Rows from a 3D modeling dataset:
——

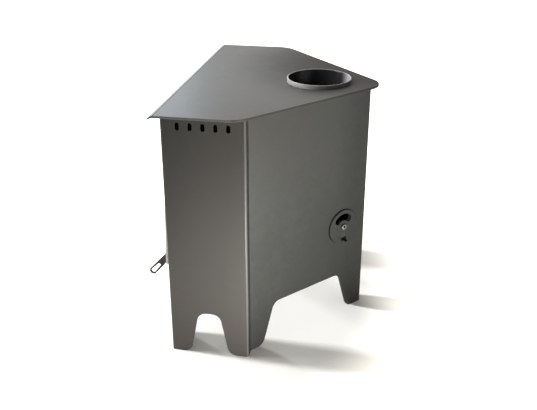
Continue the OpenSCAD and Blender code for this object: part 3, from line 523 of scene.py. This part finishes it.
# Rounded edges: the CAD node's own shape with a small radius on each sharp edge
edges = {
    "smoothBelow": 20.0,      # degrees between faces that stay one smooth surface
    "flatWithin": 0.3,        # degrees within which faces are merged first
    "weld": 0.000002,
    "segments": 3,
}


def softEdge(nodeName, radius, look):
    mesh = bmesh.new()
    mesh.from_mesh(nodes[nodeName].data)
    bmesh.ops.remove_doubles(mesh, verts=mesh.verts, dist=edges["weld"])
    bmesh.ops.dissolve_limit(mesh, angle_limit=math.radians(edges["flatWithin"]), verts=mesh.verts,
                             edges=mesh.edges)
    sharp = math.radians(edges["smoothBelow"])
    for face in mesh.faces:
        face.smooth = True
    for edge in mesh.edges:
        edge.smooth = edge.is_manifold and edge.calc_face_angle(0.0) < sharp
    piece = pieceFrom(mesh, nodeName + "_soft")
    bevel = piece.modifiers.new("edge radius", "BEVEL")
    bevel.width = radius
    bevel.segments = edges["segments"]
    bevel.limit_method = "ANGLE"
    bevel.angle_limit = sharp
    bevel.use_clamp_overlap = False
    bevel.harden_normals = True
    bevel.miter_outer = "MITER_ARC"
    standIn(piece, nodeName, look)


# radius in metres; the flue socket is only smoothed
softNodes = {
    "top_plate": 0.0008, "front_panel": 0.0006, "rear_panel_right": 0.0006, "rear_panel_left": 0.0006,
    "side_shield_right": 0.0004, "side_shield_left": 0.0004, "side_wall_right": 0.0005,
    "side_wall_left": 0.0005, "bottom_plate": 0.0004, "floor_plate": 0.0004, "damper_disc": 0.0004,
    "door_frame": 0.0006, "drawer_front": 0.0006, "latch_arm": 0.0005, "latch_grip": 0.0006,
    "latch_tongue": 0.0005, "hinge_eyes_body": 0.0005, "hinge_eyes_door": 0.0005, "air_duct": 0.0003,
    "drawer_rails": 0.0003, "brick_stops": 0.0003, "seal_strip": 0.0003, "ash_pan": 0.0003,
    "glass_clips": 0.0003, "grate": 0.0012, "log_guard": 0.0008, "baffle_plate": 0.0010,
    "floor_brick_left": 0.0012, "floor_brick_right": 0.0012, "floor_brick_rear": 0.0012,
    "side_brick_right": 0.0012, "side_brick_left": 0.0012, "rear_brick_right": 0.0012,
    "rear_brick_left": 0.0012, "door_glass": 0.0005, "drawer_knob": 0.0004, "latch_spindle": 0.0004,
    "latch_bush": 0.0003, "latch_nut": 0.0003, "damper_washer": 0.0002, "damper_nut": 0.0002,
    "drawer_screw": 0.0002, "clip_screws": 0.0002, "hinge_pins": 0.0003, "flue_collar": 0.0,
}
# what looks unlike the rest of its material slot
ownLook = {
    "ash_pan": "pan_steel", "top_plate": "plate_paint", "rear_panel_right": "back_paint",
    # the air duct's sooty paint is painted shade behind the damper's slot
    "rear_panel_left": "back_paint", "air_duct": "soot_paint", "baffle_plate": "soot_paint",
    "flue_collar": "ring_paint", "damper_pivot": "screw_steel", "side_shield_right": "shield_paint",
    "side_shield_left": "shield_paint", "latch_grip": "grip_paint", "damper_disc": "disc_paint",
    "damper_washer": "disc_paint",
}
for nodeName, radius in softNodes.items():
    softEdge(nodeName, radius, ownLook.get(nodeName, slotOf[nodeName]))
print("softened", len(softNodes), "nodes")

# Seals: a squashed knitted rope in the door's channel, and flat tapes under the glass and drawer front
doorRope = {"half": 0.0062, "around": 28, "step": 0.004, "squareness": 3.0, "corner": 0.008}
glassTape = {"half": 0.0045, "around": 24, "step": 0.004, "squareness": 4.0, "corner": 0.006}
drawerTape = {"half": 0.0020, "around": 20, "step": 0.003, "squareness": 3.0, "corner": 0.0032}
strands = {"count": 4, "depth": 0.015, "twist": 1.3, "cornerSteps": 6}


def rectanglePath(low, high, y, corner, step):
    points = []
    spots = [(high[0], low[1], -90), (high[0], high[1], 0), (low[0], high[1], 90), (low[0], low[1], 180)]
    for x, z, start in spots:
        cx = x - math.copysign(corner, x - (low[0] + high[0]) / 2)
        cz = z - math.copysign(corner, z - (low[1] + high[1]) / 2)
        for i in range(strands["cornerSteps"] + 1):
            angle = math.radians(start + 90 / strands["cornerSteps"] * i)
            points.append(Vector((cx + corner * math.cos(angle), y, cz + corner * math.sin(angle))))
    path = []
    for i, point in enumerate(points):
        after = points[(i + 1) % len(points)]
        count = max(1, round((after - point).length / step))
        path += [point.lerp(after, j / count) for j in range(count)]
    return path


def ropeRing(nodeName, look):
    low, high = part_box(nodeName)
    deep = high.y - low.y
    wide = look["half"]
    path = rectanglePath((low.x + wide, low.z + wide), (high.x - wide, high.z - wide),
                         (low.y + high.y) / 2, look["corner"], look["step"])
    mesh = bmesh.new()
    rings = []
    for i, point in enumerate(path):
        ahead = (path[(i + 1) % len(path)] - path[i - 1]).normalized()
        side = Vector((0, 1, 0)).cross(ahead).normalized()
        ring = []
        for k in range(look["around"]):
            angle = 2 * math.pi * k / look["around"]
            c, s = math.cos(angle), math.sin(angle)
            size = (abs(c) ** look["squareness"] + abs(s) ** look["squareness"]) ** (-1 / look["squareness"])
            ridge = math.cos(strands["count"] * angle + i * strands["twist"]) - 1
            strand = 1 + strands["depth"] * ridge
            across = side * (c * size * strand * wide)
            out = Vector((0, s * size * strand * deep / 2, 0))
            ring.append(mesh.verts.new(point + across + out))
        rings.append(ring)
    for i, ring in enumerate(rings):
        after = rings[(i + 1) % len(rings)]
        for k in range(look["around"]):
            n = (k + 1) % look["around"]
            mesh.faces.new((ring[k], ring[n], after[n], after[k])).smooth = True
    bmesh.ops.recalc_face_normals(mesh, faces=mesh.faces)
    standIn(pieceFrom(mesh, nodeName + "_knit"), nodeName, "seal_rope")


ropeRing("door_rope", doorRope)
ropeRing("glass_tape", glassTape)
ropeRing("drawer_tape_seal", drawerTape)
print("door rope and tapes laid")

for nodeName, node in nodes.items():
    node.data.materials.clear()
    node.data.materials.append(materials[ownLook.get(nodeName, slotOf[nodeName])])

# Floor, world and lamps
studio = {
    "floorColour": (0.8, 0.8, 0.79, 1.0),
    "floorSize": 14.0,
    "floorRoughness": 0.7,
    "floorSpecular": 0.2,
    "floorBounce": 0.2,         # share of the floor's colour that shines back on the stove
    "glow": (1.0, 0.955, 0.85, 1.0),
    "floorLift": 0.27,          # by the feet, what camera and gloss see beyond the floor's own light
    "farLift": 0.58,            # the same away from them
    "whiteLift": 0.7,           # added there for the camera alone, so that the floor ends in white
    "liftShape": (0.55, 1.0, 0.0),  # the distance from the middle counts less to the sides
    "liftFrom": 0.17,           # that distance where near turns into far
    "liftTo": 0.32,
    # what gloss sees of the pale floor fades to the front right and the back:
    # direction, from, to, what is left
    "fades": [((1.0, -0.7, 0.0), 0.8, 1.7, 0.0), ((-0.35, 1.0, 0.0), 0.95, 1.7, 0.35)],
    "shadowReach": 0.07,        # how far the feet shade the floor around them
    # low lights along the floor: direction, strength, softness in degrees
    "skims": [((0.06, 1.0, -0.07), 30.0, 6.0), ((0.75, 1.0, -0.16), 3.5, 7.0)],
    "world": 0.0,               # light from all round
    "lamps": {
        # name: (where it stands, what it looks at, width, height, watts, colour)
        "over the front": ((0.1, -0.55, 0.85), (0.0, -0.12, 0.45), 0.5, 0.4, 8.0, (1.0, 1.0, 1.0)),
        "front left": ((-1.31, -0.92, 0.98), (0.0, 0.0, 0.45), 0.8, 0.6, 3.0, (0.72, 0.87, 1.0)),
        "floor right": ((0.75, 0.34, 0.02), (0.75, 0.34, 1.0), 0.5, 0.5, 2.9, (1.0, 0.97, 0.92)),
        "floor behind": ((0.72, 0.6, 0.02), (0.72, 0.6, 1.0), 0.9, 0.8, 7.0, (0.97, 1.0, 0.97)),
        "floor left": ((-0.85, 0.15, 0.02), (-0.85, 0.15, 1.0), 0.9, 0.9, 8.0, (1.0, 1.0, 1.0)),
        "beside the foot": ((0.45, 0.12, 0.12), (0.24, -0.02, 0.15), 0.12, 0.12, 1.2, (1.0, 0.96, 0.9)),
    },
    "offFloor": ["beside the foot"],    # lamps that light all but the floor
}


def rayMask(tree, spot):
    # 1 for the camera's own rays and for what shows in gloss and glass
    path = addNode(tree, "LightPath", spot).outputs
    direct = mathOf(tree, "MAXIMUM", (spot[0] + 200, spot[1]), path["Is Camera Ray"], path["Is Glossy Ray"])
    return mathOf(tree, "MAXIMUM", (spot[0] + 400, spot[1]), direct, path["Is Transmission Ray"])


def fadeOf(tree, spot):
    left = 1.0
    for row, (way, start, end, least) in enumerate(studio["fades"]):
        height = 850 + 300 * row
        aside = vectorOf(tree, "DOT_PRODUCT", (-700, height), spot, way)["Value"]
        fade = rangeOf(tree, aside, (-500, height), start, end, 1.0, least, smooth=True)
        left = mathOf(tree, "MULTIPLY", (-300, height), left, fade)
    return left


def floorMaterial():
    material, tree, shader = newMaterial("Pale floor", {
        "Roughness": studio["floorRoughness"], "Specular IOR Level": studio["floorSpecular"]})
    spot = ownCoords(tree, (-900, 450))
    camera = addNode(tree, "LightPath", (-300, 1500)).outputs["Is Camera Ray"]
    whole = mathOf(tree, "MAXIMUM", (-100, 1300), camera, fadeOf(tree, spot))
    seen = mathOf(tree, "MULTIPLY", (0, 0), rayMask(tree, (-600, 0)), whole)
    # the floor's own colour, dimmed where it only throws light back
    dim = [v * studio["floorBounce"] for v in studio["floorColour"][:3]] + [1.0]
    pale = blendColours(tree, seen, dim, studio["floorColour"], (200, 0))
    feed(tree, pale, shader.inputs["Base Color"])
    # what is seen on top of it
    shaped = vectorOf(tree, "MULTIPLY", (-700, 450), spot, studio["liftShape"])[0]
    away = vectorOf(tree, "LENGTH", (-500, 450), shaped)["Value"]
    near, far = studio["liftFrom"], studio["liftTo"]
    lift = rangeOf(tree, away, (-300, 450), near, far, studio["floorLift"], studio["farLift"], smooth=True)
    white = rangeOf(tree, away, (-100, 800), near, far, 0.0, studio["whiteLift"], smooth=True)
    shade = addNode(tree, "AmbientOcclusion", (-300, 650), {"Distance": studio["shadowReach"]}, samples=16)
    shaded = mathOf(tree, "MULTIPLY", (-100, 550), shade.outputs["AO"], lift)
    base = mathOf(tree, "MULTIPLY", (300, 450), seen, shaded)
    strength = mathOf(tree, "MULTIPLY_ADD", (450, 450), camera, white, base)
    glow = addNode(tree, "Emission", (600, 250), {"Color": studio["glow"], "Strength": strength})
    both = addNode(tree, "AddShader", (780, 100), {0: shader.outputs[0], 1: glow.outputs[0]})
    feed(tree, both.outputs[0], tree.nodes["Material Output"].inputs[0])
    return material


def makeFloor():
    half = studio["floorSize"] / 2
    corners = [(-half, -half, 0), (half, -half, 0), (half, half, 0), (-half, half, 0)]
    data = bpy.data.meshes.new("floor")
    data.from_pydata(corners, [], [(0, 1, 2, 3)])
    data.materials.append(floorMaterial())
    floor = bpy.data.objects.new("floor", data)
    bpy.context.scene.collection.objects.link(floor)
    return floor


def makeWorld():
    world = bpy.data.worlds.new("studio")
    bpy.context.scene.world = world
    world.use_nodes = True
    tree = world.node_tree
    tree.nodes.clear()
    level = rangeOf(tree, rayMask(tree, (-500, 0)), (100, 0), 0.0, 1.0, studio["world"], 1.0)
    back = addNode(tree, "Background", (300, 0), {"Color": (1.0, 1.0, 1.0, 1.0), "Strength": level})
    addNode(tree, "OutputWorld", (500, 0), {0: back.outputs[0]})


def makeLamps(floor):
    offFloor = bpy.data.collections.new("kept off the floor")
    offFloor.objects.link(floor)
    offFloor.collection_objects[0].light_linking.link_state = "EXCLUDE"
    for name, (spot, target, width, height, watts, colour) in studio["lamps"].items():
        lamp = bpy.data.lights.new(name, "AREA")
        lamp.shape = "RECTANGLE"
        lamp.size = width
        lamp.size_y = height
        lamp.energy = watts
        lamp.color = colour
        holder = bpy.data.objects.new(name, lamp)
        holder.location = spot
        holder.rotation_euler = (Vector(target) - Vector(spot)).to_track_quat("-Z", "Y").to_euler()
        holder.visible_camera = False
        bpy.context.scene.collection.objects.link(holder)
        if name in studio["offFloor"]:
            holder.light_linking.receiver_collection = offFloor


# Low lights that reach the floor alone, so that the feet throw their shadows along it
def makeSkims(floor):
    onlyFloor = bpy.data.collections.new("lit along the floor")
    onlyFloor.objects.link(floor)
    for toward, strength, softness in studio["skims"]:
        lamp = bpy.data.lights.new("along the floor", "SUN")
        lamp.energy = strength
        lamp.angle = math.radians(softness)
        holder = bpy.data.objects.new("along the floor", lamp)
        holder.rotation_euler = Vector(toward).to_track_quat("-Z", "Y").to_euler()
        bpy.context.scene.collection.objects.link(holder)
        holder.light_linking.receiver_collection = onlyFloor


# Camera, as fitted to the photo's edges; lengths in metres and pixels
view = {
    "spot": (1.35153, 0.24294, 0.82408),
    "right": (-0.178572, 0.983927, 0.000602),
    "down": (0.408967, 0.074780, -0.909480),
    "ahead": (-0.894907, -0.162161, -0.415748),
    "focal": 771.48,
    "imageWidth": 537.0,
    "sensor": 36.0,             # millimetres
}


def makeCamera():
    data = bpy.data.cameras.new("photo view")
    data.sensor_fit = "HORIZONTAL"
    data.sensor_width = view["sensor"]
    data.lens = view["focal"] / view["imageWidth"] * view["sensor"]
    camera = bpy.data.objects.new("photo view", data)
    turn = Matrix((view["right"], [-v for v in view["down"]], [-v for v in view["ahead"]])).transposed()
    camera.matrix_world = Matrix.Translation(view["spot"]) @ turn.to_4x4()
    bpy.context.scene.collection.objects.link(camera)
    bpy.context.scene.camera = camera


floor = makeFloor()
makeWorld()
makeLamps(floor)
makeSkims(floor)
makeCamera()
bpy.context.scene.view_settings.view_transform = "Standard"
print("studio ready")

——

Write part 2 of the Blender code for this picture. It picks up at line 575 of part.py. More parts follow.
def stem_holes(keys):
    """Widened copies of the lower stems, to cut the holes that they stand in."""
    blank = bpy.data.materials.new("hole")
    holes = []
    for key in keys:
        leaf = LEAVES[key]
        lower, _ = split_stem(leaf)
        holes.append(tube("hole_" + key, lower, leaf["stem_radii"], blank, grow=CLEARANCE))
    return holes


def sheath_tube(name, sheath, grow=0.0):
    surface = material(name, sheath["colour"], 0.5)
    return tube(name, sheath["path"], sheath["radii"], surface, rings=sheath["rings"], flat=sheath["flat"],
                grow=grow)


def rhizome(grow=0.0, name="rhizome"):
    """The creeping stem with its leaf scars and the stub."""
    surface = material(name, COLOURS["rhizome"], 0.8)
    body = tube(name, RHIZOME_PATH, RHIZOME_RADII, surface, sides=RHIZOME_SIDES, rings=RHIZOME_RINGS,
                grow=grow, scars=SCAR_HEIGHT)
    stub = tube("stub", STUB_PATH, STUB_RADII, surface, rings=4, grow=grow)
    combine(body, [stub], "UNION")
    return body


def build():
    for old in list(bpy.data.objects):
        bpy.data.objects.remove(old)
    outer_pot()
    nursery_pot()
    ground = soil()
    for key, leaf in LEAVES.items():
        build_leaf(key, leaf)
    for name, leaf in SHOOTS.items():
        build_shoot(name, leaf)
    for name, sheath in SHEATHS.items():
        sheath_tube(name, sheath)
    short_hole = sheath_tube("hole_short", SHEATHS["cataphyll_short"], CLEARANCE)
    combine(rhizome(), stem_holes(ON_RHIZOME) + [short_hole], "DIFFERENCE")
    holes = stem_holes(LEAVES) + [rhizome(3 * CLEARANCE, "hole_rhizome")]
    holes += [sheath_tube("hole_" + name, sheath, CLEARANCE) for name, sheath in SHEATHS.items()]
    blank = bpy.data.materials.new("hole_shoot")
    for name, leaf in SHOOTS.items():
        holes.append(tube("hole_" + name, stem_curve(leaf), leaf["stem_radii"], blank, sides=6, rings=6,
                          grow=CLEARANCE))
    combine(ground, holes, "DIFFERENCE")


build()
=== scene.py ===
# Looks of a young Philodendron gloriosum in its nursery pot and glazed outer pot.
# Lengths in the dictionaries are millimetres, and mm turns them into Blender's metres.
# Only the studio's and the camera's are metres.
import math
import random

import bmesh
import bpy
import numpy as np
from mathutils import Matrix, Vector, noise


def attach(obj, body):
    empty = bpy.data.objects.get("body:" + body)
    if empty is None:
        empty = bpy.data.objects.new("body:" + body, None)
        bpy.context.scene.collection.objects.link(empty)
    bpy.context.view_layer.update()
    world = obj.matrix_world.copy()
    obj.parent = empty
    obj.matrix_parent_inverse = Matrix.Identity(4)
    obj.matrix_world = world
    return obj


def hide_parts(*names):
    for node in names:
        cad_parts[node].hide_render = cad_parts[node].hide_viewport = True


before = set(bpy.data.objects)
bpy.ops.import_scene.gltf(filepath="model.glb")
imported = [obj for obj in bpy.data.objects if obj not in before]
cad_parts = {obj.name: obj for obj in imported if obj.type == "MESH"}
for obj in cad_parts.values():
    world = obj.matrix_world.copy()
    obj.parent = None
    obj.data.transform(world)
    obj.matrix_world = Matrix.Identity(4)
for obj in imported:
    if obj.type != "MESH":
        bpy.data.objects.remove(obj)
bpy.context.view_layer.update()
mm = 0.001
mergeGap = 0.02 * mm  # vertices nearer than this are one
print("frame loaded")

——

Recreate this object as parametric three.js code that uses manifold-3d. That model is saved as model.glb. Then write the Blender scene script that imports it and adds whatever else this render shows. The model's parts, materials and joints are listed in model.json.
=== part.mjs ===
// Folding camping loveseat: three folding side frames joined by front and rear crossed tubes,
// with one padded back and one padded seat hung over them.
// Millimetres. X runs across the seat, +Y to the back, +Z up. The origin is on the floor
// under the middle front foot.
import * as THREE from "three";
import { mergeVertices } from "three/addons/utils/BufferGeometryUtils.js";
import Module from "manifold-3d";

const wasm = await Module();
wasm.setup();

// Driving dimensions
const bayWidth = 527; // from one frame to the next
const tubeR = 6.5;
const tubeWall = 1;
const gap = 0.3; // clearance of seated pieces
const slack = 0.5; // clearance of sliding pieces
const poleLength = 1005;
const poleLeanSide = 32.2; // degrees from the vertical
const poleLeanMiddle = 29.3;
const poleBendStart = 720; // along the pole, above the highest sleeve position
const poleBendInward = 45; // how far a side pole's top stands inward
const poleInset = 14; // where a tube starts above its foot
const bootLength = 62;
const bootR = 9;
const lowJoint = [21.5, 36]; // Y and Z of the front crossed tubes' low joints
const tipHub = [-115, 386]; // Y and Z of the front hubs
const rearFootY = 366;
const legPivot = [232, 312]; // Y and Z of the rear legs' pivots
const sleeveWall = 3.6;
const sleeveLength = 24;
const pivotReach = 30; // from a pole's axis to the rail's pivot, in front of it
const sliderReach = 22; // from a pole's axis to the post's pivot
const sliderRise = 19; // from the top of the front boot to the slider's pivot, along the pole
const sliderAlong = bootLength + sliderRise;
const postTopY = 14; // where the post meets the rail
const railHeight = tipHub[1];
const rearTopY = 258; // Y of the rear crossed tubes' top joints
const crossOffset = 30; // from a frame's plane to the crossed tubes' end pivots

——

== Given request ==
Repeat exactly, and only, the lines from the one containing "Continue the OpenSCAD" through the one containing "standIn(piece, nodeName, look)", both included.

== Output ==
Continue the OpenSCAD and Blender code for this object: part 3, from line 523 of scene.py. This part finishes it.
# Rounded edges: the CAD node's own shape with a small radius on each sharp edge
edges = {
    "smoothBelow": 20.0,      # degrees between faces that stay one smooth surface
    "flatWithin": 0.3,        # degrees within which faces are merged first
    "weld": 0.000002,
    "segments": 3,
}


def softEdge(nodeName, radius, look):
    mesh = bmesh.new()
    mesh.from_mesh(nodes[nodeName].data)
    bmesh.ops.remove_doubles(mesh, verts=mesh.verts, dist=edges["weld"])
    bmesh.ops.dissolve_limit(mesh, angle_limit=math.radians(edges["flatWithin"]), verts=mesh.verts,
                             edges=mesh.edges)
    sharp = math.radians(edges["smoothBelow"])
    for face in mesh.faces:
        face.smooth = True
    for edge in mesh.edges:
        edge.smooth = edge.is_manifold and edge.calc_face_angle(0.0) < sharp
    piece = pieceFrom(mesh, nodeName + "_soft")
    bevel = piece.modifiers.new("edge radius", "BEVEL")
    bevel.width = radius
    bevel.segments = edges["segments"]
    bevel.limit_method = "ANGLE"
    bevel.angle_limit = sharp
    bevel.use_clamp_overlap = False
    bevel.harden_normals = True
    bevel.miter_outer = "MITER_ARC"
    standIn(piece, nodeName, look)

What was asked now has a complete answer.